Schehzad highlighted that nearly 44 percent of SBP-held debt was retired early, reducing the central bank’s debt stock from approximately Rs5,500 billion to about Rs3,000 billion, even addressing obligations originally maturing in 2029.
Of the total early repayments, 65 percent targeted SBP debt, 30 percent were directed towards treasury bills, and 5 percent involved Pakistan Investment Bonds. This resulted in a more sustainable debt profile.
He noted the positive impact extending to overall public debt, which decreased from over Rs80.5 trillion in June 2025 to around Rs80 trillion by November 2025. Schehzad further mentioned a decline in Pakistan’s debt-to-GDP ratio from approximately 74 percent in FY2022 to nearly 70 percent, indicating broader improvements in financial fundamentals and disciplined debt management.
Schehzad emphasized that per-capita debt figures often create misleading narratives, failing to accurately represent a country’s debt burden. He added that many developed nations maintain high per-person debt levels yet remain fiscally stable due to robust revenue bases, repayment capabilities, and effective debt management.
Crucial indicators for evaluating debt burden include the debt-to-GDP ratio, revenue and repayment capacity, interest cost savings, maturity profile, rollover risks, and savings from early repayments and reduced borrowing costs, according to Schehzad.
These improvements are helping to decrease future obligations and fiscal risks, alleviate the economic burden, and provide space for growth-oriented and social spending.
The adviser stated that Pakistan’s recent debt management strategies have mitigated refinancing and rollover risks, lowered borrowing costs by transitioning from costly to cheaper instruments, and increased fiscal space for development expenditures.
He asserted that fiscal resilience has notably strengthened, with the average domestic debt maturity improving from 2.7 years in FY2024 to over 4.0 years, recording the sharpest single-year improvement in history.
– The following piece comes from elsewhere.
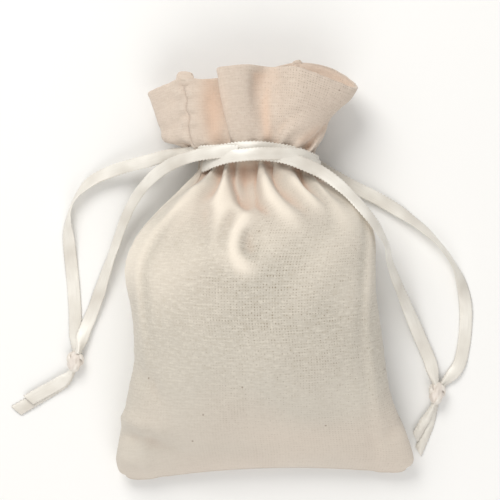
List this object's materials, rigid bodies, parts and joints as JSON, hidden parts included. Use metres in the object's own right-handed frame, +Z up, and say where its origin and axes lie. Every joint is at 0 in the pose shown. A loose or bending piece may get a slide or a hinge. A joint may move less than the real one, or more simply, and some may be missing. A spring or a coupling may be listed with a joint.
{
  "type": "drawstring gift sack",
  "caption": "Small cotton drawstring sack lying on its back, neck gathered by two satin ribbons, each knotted at one side, with an open ruffled mouth.",
  "frame": {"origin": "centre of the sack's own bounding box in X and Y (loose ribbons left out), on the surface it lies on", "axes": "+X across the sack, +Y from its bottom seam to its mouth, +Z up from the surface it lies on"},
  "size_m": [0.1106, 0.0994, 0.03],
  "materials": {
    "muslin": "plain woven, matt",
    "thread": "spun thread, matt",
    "ribbon": "satin"
  },
  "bodies": {
    "sack": {"front_panel": "muslin", "back_panel": "muslin", "front_hem_facing": "muslin", "back_hem_facing": "muslin", "left_seam_allowance": "muslin", "right_seam_allowance": "muslin", "bottom_seam_allowance": "muslin", "left_seam_tab": "muslin", "right_seam_tab": "muslin", "left_side_stitching": "thread", "right_side_stitching": "thread", "bottom_stitching": "thread", "front_hem_stitching": "thread", "back_hem_stitching": "thread", "left_ribbon_neck_turn": "ribbon", "right_ribbon_neck_turn": "ribbon"},
    "left_drawstring": {"left_ribbon_front_strand": "ribbon", "left_ribbon_back_strand": "ribbon", "left_knot": "ribbon", "left_front_tail": "ribbon", "left_back_tail": "ribbon"},
    "right_drawstring": {"right_ribbon_front_strand": "ribbon", "right_ribbon_back_strand": "ribbon", "right_knot": "ribbon", "right_front_tail": "ribbon", "right_back_tail": "ribbon"}
  },
  "joints": [
    {"name": "left_drawstring_pull", "type": "slide", "parent": "sack", "child": "left_drawstring", "axis": [-1, 0, 0], "range_m": [0, 0.008]},
    {"name": "right_drawstring_pull", "type": "slide", "parent": "sack", "child": "right_drawstring", "axis": [1, 0, 0], "range_m": [0, 0.008]}
  ]
}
Schehzad reported substantial taxpayer savings, with over Rs850 billion saved during FY2025 and an additional Rs800 billion expected in FY2026 through debt restructuring and sustained fiscal discipline.
This strategic shift from excessive borrowing towards debt repayment, risk reduction, and sustainability signifies a structural transformation in fiscal management, enhancing economic credibility, resilience, and long-term financial stability.